In slip-and-fall (and trip-and-fall) cases, there are several techniques the defense may deploy to attempt to defeat your claim and avoid paying compensation to you. One of the more common tactics is to assert that the defect that caused your fall was “open and obvious.” This argument can be powerful because the law says that the owners or controllers of a property have no legal obligation to provide protection against, or a warning about, open and obvious risks. In order to make sure you have your opportunity for your day in court (and to obtain the compensation you deserve), be sure that you are prepared by having experienced Illinois premises liability counsel representing you in your case.
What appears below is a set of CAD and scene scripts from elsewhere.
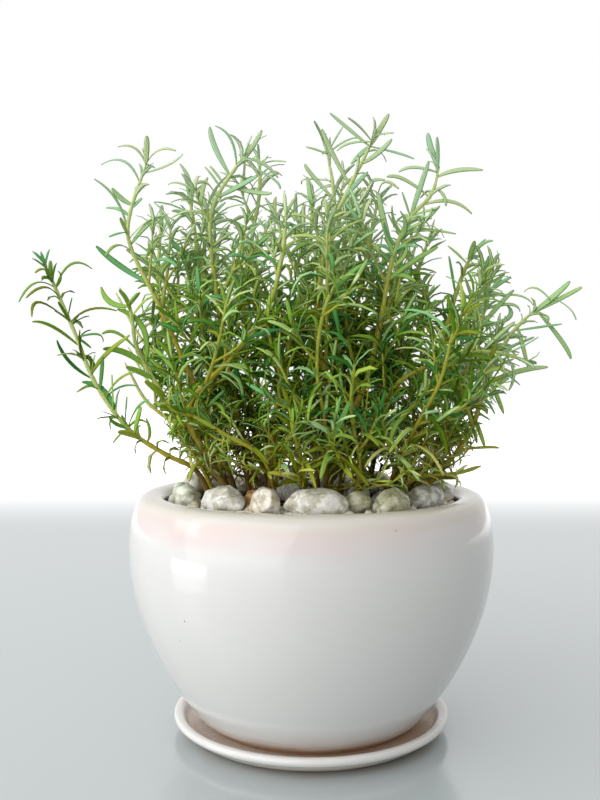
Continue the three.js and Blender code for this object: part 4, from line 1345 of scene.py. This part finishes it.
# How a stem differs from the usual: its leaves' length and its own width as shares, and the
# millimetres up it from twig to twig.
SHORT_LEAVED = {
    "creeping": 0.5, "low_right": 0.6, "front_left": 0.85, "far_left": 0.6, "far_right": 0.65,
    "tall_left": 0.8, "mid_right": 0.75, "right_inner": 0.8, "back_far_left": 0.8,
}
SLIM_STEMS = {
    "far_left": 0.7, "far_right": 0.75, "left_slim": 0.8, "left_low": 0.8, "front_left": 0.62,
    "front_mid": 0.66, "front_tuft": 0.7, "front_right": 0.62, "front_centre": 0.66,
    "right_arm": 0.8, "creeping": 0.75, "crown_right": 0.85, "crown_left": 0.85,
    "tall_left": 0.85, "centre_back": 0.85, "centre_tall": 0.9,
}
TWIG_GAP = 20
TWIG_GAPS = {
    "left_slim": 46, "left_low": 46, "tall_left": 40, "creeping": 24, "left_inner": 46,
    "back_far_left": 60, "back_left": 36, "crown_left": 28, "right_inner": 44,
    "back_far_right": 34, "mid_right": 44, "crown_mid": 13, "crown_back": 14, "back_right": 13,
    "right_fork": 14,
}
TWIGS_FROM, TWIGS_TO, TWIG_GAP_SPREAD = 0.24, 0.86, (0.8, 1.25)  # shares of a stem's length
TWIG_SHARES, TWIG_LENGTHS = (0.32, 0.55), (20, 52)  # shares of the stem above it, and mm
TWIG_LEAN = 0.46
SIDE_TWIG_AT, SIDE_TWIG_LEAN, SIDE_TWIG_VIGOUR = (0.3, 0.5), 0.45, 0.95
THICKET, THICKET_FROM, THICKET_UP = 8, 3, 34  # old twigs round a stem's foot, and mm up it
THICKET_LENGTHS, THICKET_LEANS, THICKET_VIGOUR = (20, 40), (0.2, 0.75), (0.45, 0.7)
THICKET_SLIM, THICKET_TURN = 0.62, 1.7
LAST_LEAVES_FROM = {"far_right": 0.86}  # where a stem ends in long leaves that go on its way
BARE_FOOT = "far_left"  # a dark woody foot, with no twigs round it
YOUNG_STEMS = ("far_right", "left_slim", "left_low")  # green nearly down to the soil
# The bark's age from a stem's root to its tip, where 0 is green and 1 is wood.
GROWN_BARK, YOUNG_BARK, SIDE_BARK = (1.1, 0), (0.9, 0.35, 0.15, 0), (0.5, 0)
BARE_FOOT_BARK = (1.45, 1.25, 0.75, 0.45, 0.3, 0.2, 0.12, 0.06, 0)
ROOT_FLARE = 1.12  # a stem's foot is this much wider than usual, however slim it is above


def twigs_up(spray, chance, s, line, vigour):
    """Twigs all the way up a stem, shorter towards its tip."""
    share, n = TWIGS_FROM, 0
    shortest, longest = TWIG_LENGTHS
    gap = TWIG_GAPS.get(stems[s]["name"], TWIG_GAP) / line.length
    while share < TWIGS_TO:
        reach = (1 - share) * line.length * chance.uniform(*TWIG_SHARES)
        reach = min(longest, max(shortest, reach))
        twig(spray, chance, line, share, GOLDEN_TURN * n + s, reach, TWIG_LEAN, vigour)
        share += gap * chance.uniform(*TWIG_GAP_SPREAD)
        n += 1


def thicket(spray, chance, s, line):
    """Thin old twigs round a stem's foot, wherever that is in the photograph's foliage."""
    for n in range(THICKET):
        share = (THICKET_FROM + THICKET_UP * n / THICKET) / line.length
        if in_view(line.at(share)):
            reach, lean = chance.uniform(*THICKET_LENGTHS), chance.uniform(*THICKET_LEANS)
            vigour, turn = chance.uniform(*THICKET_VIGOUR), GOLDEN_TURN * n + s * THICKET_TURN
            twig(spray, chance, line, share, turn, reach, lean, vigour, THICKET_SLIM, OLD_AGES)


plant_finishes = [bark_finish(), leaf_finish()]
for s, stem in enumerate(stems):
    chance = np.random.default_rng([SEED, s])
    name, line = stem["name"], stem["line"]
    spray = Spray(name not in HAND_PLACED)
    vigour, slim = SHORT_LEAVED.get(name, 1), SLIM_STEMS.get(name, 1)
    if name in LAST_LEAVES_FROM:
        line = Line(line.stops[:round(len(line.stops) * LAST_LEAVES_FROM[name])])
    bare, facing = stem["bare"] * 0.6, between(0, math.pi, s, 0)
    sideways_from = placed_leaves(spray, chance, stem)
    knots = dress(spray, chance, line, bare, facing, vigour, 1, sideways_from)
    radii = STEM_R * stem["thick"] * slim, TIP_R * slim**0.5
    rooted = Line(np.vstack([line.stops[0] - ROOTED * UP, line.stops]))
    ages = YOUNG_BARK if name in YOUNG_STEMS else GROWN_BARK
    ages = BARE_FOOT_BARK if name == BARE_FOOT else ages
    spray.bark(rooted, radii, ages, STEM_SIDES, knots, stem["forks"], ROOT_FLARE / slim)
    for k, side in enumerate(stem["sides"], 1):
        knots = dress(spray, chance, side, TWIG_BARE, between(0, math.pi, s, k))
        spray.bark(side, (SHOOT_R, SHOOT_TIP_R), SIDE_BARK, SHOOT_SIDES, knots)
        share, turn = chance.uniform(*SIDE_TWIG_AT), chance.uniform(0, 2 * math.pi)
        reach = side.length * 0.5
        twig(spray, chance, side, share, turn, reach, SIDE_TWIG_LEAN, SIDE_TWIG_VIGOUR)
    if name not in HAND_PLACED:
        twigs_up(spray, chance, s, line, vigour)
    spray.outlined = True
    if name != BARE_FOOT:
        thicket(spray, chance, s, line)
    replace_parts(spray.piece("leafy_" + name, plant_finishes), "stem_" + name)

# The light and the floor. A smooth pale grey floor fades to the white room behind the
# plant. A window's light comes from the left, and the room is darkest at the right.
FLOOR_SIZE = 4000
FLOOR_GREY = (0.43, 0.475, 0.48)
FLOOR_SINK = 0.2  # mm under the saucer, so that the faces don't touch
FADE = (550, 1200)  # a span behind the pot
WHITE = 1.0


def floor_finish():
    finish = Finish("floor_paint", {"Roughness": 0.16, "IOR": 2.3, "Emission Strength": 1})
    faded = finish.rise(finish.part(finish.place(), "Y"), FADE)
    return finish.done({
        "Base Color": finish.mix(faded, FLOOR_GREY, (0, 0, 0)),
        "Emission Color": finish.mix(faded, (0, 0, 0), (WHITE, WHITE, WHITE)),
    })


corners = np.array([(-1, -1, 0), (1, -1, 0), (1, 1, 0), (-1, 1, 0)]) * FLOOR_SIZE
mesh_from("floor", corners - FLOOR_SINK * UP, [(0, 1, 2, 3)], [floor_finish()])

# Each window's place, the point that it lights and its width and height in mm, and its watts.
WINDOWS = {
    "room_window": ((-780, -720, 560), (0, 0, 130), (1500, 1400), 8.5),
    "side_window": ((-1090, -140, 480), (-53, -68, 111), (400, 220), 0.5),
    "side_window_mirrored": ((-420, -146, 28), (-53, -73, 93), (185, 52), 0.12),
}
for name, (place, aim, (width, height), watts) in WINDOWS.items():
    lamp = bpy.data.lights.new(name, "AREA")
    lamp.shape = "RECTANGLE"
    lamp.size, lamp.size_y = width * MM, height * MM
    lamp.energy = watts
    box = added(name, lamp)
    box.location = np.array(place) * MM
    box.rotation_euler = Vector(np.subtract(aim, place)).to_track_quat("-Z", "Y").to_euler()

BRIGHT_SIDE = (-0.75, 0.35, 0.25)  # the way to the brightest part of the room
DARK_AT, BRIGHT_AT, ROOM_DARK = -0.8, 0.05, 0.32
room = Finish("room_light", {"Color": (1, 1, 1, 1)}, bpy.data.worlds, "Background")
sky = room.node("ShaderNodeTexCoord", {}, {}, "Generated")
toward = room.node(
    "ShaderNodeVectorMath", {"operation": "DOT_PRODUCT"}, {0: sky, 1: BRIGHT_SIDE}, "Value"
)
brightness = room.node(
    "ShaderNodeMapRange", {"interpolation_type": "SMOOTHSTEP"},
    {0: toward, 1: DARK_AT, 2: BRIGHT_AT, 3: ROOM_DARK, 4: WHITE},
)
bpy.context.scene.world = room.done({"Strength": brightness})
bpy.context.scene.view_settings.view_transform = "Standard"
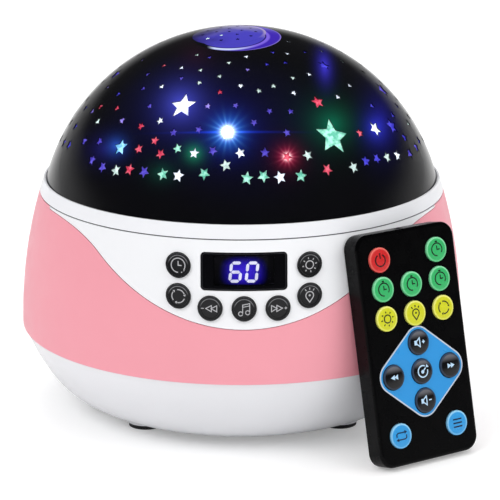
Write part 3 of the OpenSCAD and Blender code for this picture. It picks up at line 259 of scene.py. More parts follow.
# Star bursts: direction, polar angle, colour, core radius, ray reach, rays, streak reach, strength
BURSTS = [
    (-5.5, 49.0, (110, 190, 255), 1.6, 1.35, 9, 5.5, 4.6),
    (14.0, 56.5, (255, 120, 150), 0.95, 0.85, 7, 0.0, 2.6),
]
# A spill at the front spreads across the line of sight, one further round spreads upright
SIGHT_X = Vector((1, 0, 0))
SIGHT_UP = Vector((0, sin(ELEVATION), cos(ELEVATION)))
SIGHT_REACH = 75
# Spilt light ends between these distances from its star
SPILL_R, SPILL_END_R = 24 * MM, 36 * MM
STREAK_W = 0.36


def near_star(n, at, azimuth, polar):
    """Sideways and upward distance from a place on the dome, and 1 near it, 0 far from it."""
    star = direction(azimuth, polar) * SPHERE_R + DOME_MIDDLE
    away = n.vector_math("SUBTRACT", at, star * MM)
    near = n.ramp(n.vector_math("LENGTH", away), SPILL_R, SPILL_END_R, 1.0, 0.0)
    side, up = SIGHT_X, SIGHT_UP
    if abs(azimuth) > SIGHT_REACH:
        side = Vector((cos(radians(azimuth)), sin(radians(azimuth)), 0))
        up = Vector((0, 0, 1))
    return n.vector_math("DOT_PRODUCT", away, side), n.vector_math("DOT_PRODUCT", away, up), near


def fade(n, value, reach, power=1.0):
    """1 where the value is 0, falling off over a reach in mm."""
    share = n.math("DIVIDE", value, reach * MM)
    if power != 1.0:
        share = n.math("POWER", share, power)
    return n.math("EXPONENT", n.times(share, -1.0))


def tinted(n, level, rgb, strength):
    return n.scaled(shaded(linear(*rgb), strength), level)


def halo_lights(n, at):
    for azimuth, polar, rgb, reach, strength, tall in HALOS:
        u, v, near = near_star(n, at, azimuth, polar)
        if tall != 1.0:
            v = n.math("DIVIDE", v, tall)
        yield tinted(n, n.times(fade(n, n.hypot(u, v), reach, 1.3), near), rgb, strength)


def burst_lights(n, at):
    """For each burst a white core, coloured rays and, where it has one, a level streak."""
    for azimuth, polar, rgb, core, ray, rays, streak, strength in BURSTS:
        u, v, near = near_star(n, at, azimuth, polar)
        far_off = n.hypot(u, v)
        yield tinted(n, n.times(fade(n, far_off, core, 2.0), near), (255, 255, 255), strength)
        angle = n.math("ARCTAN2", v, u)
        wave = n.math("ABSOLUTE", n.math("COSINE", n.times(angle, rays)))
        uneven = n.math("ABSOLUTE", n.math("COSINE", n.times(angle, rays / 2 - 1)))
        beam = n.math("POWER", n.times(wave, n.ramp(uneven, 0.0, 1.0, 0.75, 1.0)), 4.0)
        beam = n.times(beam, fade(n, far_off, ray))
        yield tinted(n, n.times(beam, near), rgb, strength)
        if streak:
            line = fade(n, n.math("ABSOLUTE", v), STREAK_W, 2.0)
            run = n.times(fade(n, n.math("ABSOLUTE", u), streak), near)
            yield tinted(n, n.times(line, run), (24, 60, 255), 1.5)


def from_middle(n, at, middle):
    """Distance from an upright line at middle, with the sideways and backward parts."""
    place = n.split(at)
    du = n.math("SUBTRACT", place["X"], middle[0] * MM)
    dv = n.math("SUBTRACT", place["Y"], middle[1] * MM)
    return n.hypot(du, dv), du, dv


def moon_disc_color(n, at):
    """Light on the pierced disc inside the moon: grey lilac at the back, blue at the front."""
    far_off, du, dv = from_middle(n, at, MOON_DISC_C)
    drift = n.ramp(n.noise(at, 150.0), 0.3, 0.7, -3 * MM, 3 * MM)
    lean = n.math("ADD", n.math("SUBTRACT", n.times(du, 0.9), n.times(dv, 0.3)), drift)
    share = n.ramp(lean, -13 * MM, 3 * MM, 0.10, 0.62, smooth=True)
    back = n.ramp(n.math("ADD", dv, drift), -4 * MM, 9 * MM, 0.0, 1.0, smooth=True)
    color = n.mix_color(back, linear(92, 84, 236), linear(150, 142, 206))
    rim = n.times(n.ramp(far_off, 11.2 * MM, 12.2 * MM, 0.0, 1.0, smooth=True),
                  n.ramp(du, 2 * MM, 8 * MM, 0.0, 1.0))
    rim = n.times(rim, n.ramp(dv, -7 * MM, 0, 0.0, 1.0))
    return n.scaled(n.mix_color(rim, color, linear(206, 186, 244)), share)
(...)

One man who had to battle against an “open and obvious” argument was Steven, who was injured while attempting to enter the condo he shared with his girlfriend, Karen. According to the injured man’s lawsuit, he slipped and fell on the “stoop and stairs” situated in front of the condo’s entrance. The fall caused Steven to suffer very serious injuries to his left knee and left ankle, which caused him to have to undergo multiple surgeries and led him to sue.
According to Steven, the problem arose after the property manager hired a firm to apply an epoxy substance to the stoop and stair area. Allegedly, after the epoxy job was completed, the stoop and stair area was very slippery, especially when wet. Karen allegedly complained to the property manager at least 3-4 times, starting in 2008. (Steven’s accident took place in October 2009.)